Repeat each line exactly as it is written.

● Dataset extract:
[START]
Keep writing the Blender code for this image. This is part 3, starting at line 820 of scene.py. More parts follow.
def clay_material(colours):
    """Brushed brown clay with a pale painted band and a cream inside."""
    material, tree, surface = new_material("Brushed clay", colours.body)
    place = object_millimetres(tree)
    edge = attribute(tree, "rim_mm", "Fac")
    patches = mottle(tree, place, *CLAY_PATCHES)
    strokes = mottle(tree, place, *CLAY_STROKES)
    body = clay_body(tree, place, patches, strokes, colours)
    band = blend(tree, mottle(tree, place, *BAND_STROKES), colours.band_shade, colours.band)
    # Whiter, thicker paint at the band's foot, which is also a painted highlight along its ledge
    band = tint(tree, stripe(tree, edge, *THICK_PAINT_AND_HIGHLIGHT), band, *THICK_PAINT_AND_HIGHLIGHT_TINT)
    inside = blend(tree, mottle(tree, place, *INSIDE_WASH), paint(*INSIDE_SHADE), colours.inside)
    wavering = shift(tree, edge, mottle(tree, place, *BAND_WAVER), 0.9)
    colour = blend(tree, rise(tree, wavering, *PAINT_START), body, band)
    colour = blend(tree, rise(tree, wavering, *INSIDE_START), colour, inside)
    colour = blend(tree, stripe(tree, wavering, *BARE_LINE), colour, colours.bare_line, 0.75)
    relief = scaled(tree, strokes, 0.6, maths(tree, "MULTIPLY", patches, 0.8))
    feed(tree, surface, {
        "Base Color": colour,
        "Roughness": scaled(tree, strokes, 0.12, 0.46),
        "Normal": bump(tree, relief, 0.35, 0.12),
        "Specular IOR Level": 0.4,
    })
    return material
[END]
● Written solution:
Keep writing the Blender code for this image. This is part 3, starting at line 820 of scene.py. More parts follow.
def clay_material(colours):
    """Brushed brown clay with a pale painted band and a cream inside."""
    material, tree, surface = new_material("Brushed clay", colours.body)
    place = object_millimetres(tree)
    edge = attribute(tree, "rim_mm", "Fac")
    patches = mottle(tree, place, *CLAY_PATCHES)
    strokes = mottle(tree, place, *CLAY_STROKES)
    body = clay_body(tree, place, patches, strokes, colours)
    band = blend(tree, mottle(tree, place, *BAND_STROKES), colours.band_shade, colours.band)
    # Whiter, thicker paint at the band's foot, which is also a painted highlight along its ledge
    band = tint(tree, stripe(tree, edge, *THICK_PAINT_AND_HIGHLIGHT), band, *THICK_PAINT_AND_HIGHLIGHT_TINT)
    inside = blend(tree, mottle(tree, place, *INSIDE_WASH), paint(*INSIDE_SHADE), colours.inside)
    wavering = shift(tree, edge, mottle(tree, place, *BAND_WAVER), 0.9)
    colour = blend(tree, rise(tree, wavering, *PAINT_START), body, band)
    colour = blend(tree, rise(tree, wavering, *INSIDE_START), colour, inside)
    colour = blend(tree, stripe(tree, wavering, *BARE_LINE), colour, colours.bare_line, 0.75)
    relief = scaled(tree, strokes, 0.6, maths(tree, "MULTIPLY", patches, 0.8))
    feed(tree, surface, {
        "Base Color": colour,
        "Roughness": scaled(tree, strokes, 0.12, 0.46),
        "Normal": bump(tree, relief, 0.35, 0.12),
        "Specular IOR Level": 0.4,
    })
    return material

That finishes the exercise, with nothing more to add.